Wednesday, November 21, 2007

DIY Macro Ring Flash #1: Introduction

Ok, let me start by saying I'm not nearly as original as I thought I was.

I conceived of this project about a month ago, 'designed' and built it less than a week ago, but only today did I realize how many other people thought the same thing. But that's ok; as my most ambitious DIY photography project to date (meaning it took me about 4 hours of work while catching up on reality shows on my PVR), I'm going to post it anyway!

I'm hoping that this will be useful to some of you out there. The info will be broken into multiple parts which I'll try to post in the next week (linked as I get them done):

  1. The Introduction, Research, and Design (you are here)
  2. Construction
  3. Real-World Usage

What's My Motivation?

I use my reversed Nikkor 50mm F/2 a lot for macro shots, but getting enough light on the sensor is always a problem. It really clicked for me after the spider shoot though: to get good macros I really needed to use flash.

Of course, I'm a cheap bastard, so buying a commercial ringflash (for $150+) was out of the question. Hell, I'm not even using a real macro lens yet, I'm not ready to shell out that kind of cash. So why not make my own?

My goal was to design and build a macro ring flash for minimal money that would let me shoot bugs, flowers, and animals handheld. Turns out, it cost me nothing, because I already had everything I needed.

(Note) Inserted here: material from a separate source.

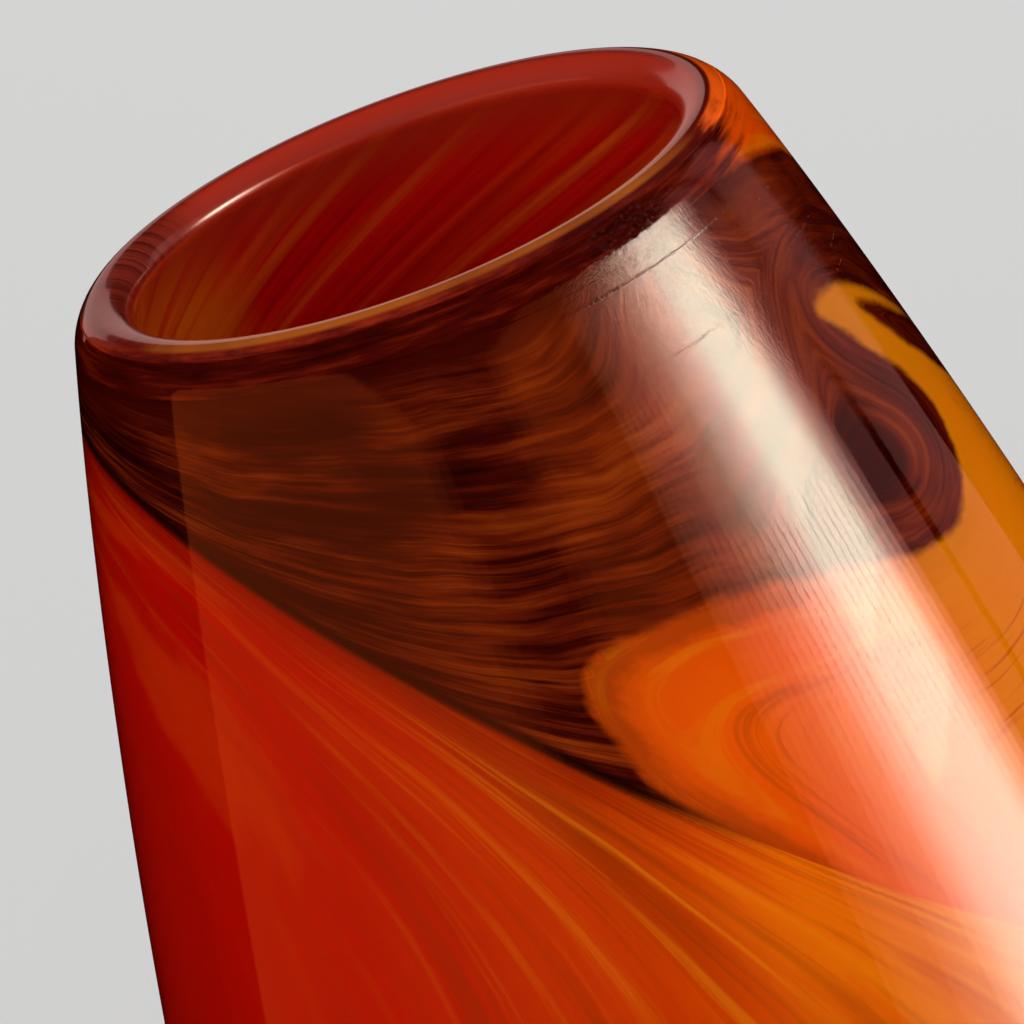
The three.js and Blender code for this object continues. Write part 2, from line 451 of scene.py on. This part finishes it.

My concept was simple: a Sunpak Super 383 Flash on camera with paper/cardboard/foil/whatever I could find to route the light down to a ring around the lens. The Sunpak is so powerful, even if I lost 90% of my light I'd still have enough oomph to light objects inches away from my lens. So I went through a mental design process in my head, jotted some things down last Saturday during proctoring (the sketch page is at right), and started construction that night. The result is the contraption at the top of this entry, without the light leaks (I chose that image because it looks cool and really illustrates how it was built and how it works.


The design is super simple. With the flash facing forward, use a light tube to guide the light forward, then down to the ring around the flash. Use something shiny (like foil-backed tape) to help guide the light and reduce light loss, then spread the light evenly around the ring and place a diffuser in front of that to avoid hotspots. Sizewise, I wanted it to be as small and light as possible while still giving ring width of at least a 1/2 inch.

The advantage of this design is that it slips right on the flash, can be flipped up out of the way if needed (using the tilt motion of the Sunpak), and is light enough to be held by the hot shoe.

The real design difficulty was how to spread the light around the ring evenly and I pondered this many a night before I fell asleep. One requirement was to split the light path to come at the ring from two different directions and avoid a hot spot at the join. In the sketches above you can see I spent some time thinking about it, and I decided on the setup in the upper right with light paths joining the ring tangent to the circle. This prevented the flash from coming out too far but forced enough light down the ring to get even illumination (I hoped).

I also considered double diffusion using a variable width channel down the ring but figured that'd eat too much light and pose nasty construction problems.

And that was the sum total of my design. After making a few sketches, I decided to just build it and see where the problems were; I didn't expect it to work as well as it does right out of the gate. The sad part is I didn't even see that other people had used the same design until just today.

Those Who Came Before

I knew that others had completed single reflector ring flash adapters before, most notably Dennison Bertram (Strobist reference here, legendary picture of model Lenka here) and Jayhan. But, I thought I could bring some originality to the table by placing the modifier on the camera-mounted flash and splitting the light path to get more even illumination.

Turns out I was wrong.

Right before I started this post I looked again at the Strobist: Ring Flash Week: Intro and Resources (for the record, I was planning this project before Hobby posted his design -- gotta love his monster ringflash though). His follow up posts are here, here, here, and here. All are worth the read.

Apparently I got confused by the structure of the introduction post though and I never read the part below the toothy idiot. You know, the part about a Flickr thread soliciting ideas for a ringflash light modifier! To be built by a known company and undercut this commercial flash modifier (which is pretty much what I designed). And the thread includes ibanezrocker's design which is made using similar materials and Jay_in_Frederick's design which has the split light guides.

So apparently I'm not original.

Well, at least I came up with my ideas independently (or who knows, maybe I did read some of these things and then I forgot I had and tried to take the ideas for myself).

Either way, in the next post, I'll explain how to build a light, sturdy macro ring flash adapter for free (well, maybe not free, but I had everything I needed on hand). Last I checked, free is better than anything you have to pay for.

Oh, and to whet your appetite, I'll drop one of my test pictures below. Shouldn't be too hard for you to figure out what the object is. Hint: how do you think I watched the Amazing Race while I was building the thing?

Canon 20D, Reversed 50mm F/2, 1/160s, F/16, ISO 100
Sunpak on 1/4
(?) power

1 comment:

JRM said...

Check out the Sigma 50mm f2.8 Macro, it offers 1:1 reproduction, although you literally have to have the subject up against the lens. Then again, I got it here for £199 - cheaper than most macros.